That being said, I'm no protection expert and I would consider myself a beginner to the sport in general (about 40 days total riding). So you would know better than me what is necessary to protect. I can however comment on the jacket I have, and recommend the demon option you posted over the other. As soon as you open the package you can tell its of high quality and worth the extra expense. The zipper (on my jacket) is strong and durable, the fabric is breathable yet strong, and the D30 padding is just good stuff. I'm not sure if that demon shirt you posted has D30 or just formed foam, but I would probably recommend something with D30 over foam.
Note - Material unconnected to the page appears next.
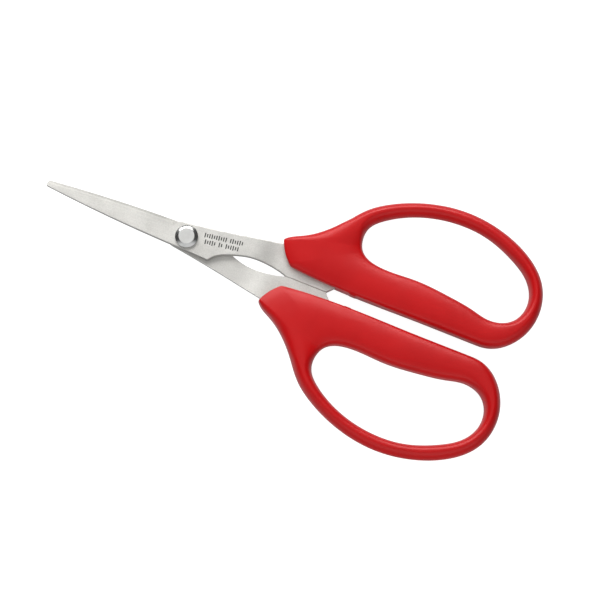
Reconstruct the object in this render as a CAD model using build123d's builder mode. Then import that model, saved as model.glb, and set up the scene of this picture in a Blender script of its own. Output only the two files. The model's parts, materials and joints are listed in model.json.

The foam is generally good for cushioning a light blow, but will not harden up to stop and impact like D30 will. I know that is one of the negatives people have about the Burton crash pants being just foam. The shirt looks like it might have the same D30 shoulder protection my jacket has in it, but I can't find any details to confirm.


----------



## OneManArmy (Nov 11, 2017)

I popped my shoulder out over 15 times. It got so bad it would pretty much fall out with the slightest pressure at the right angle. I went through a year of PT, massage and Chiro to avoid surgery. They prescribed me a set up really close to the first one Phedder put up. 

I found it to be incredibly uncomfortable. Fine for football but I really didn't like it snowboarding. Hell, I think I still have it somewhere. I wore it a couple times and tossed it back in the bag. Surgery would have been the right way to go. 

If yours is bad enough that you need something like that... go consult a surgeon.


----------